What the Irish regulator is more open about is its recent focus on other investments by Ucits.

On January 29, it updated its Q&A on Ucits, inserting a section on contracts for difference (CFDs), CLOs, contingent convertible securities (CoCos) and binary options.

“Where a Ucits proposes to invest in CFDs, CLOs, CoCos or binary options, that Ucits may be subject to enhanced scrutiny at the authorisation phase with a view to ensuring that the proposal is appropriate taking into account the overall portfolio of assets proposed,” the document warns.

If Ucits are banned from investing in loans directly, through the trash bucket, and in all products referencing or tracking loans, including CLOs, the resulting greater protection for investors will come at the cost of eroded returns, predicts Sykes.

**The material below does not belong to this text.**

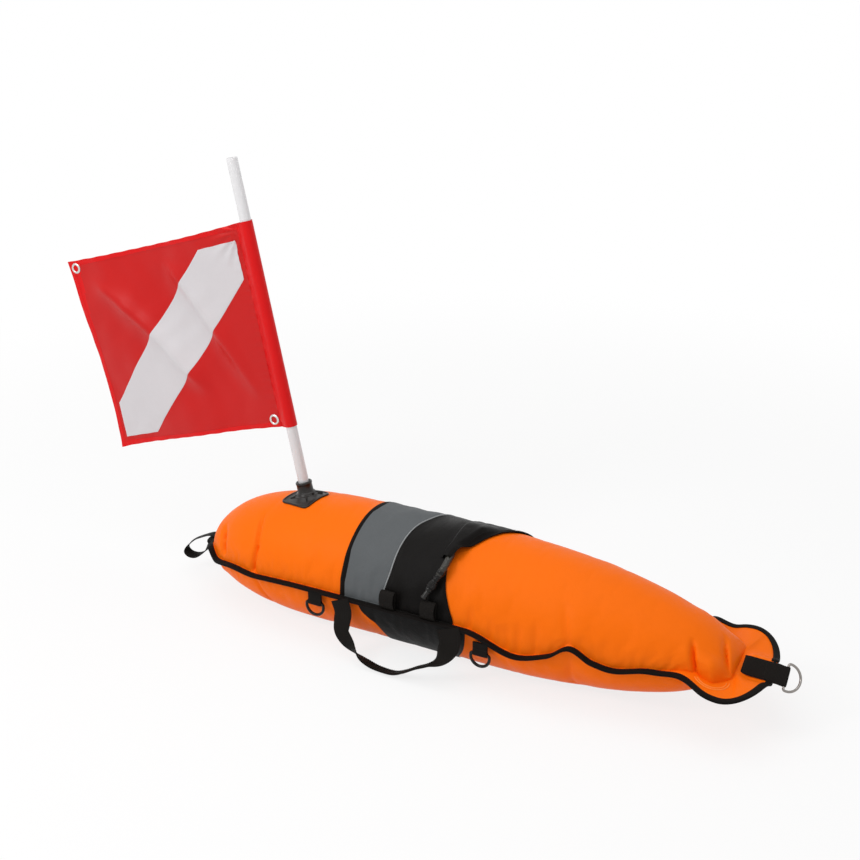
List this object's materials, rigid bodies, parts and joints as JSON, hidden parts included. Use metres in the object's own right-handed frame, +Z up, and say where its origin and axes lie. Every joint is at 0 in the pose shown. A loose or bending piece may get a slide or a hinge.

Whether that is overall a good or a bad thing “depends on your view of what an investment manager is”, he says.

“You may think the manager should be free to choose what to invest in and when the investments are not very good, you pull your money out and go somewhere else. It depends on your general world view: individualism versus nanny state.”

Elvinger thinks the CSSF will announce its new position on loans either via a note in its annual report, which comes out in April, or an update to its own Ucits Q&A.

Update, February 12, 2020: The story has been updated with details of Ucits funds’ exposure to loans.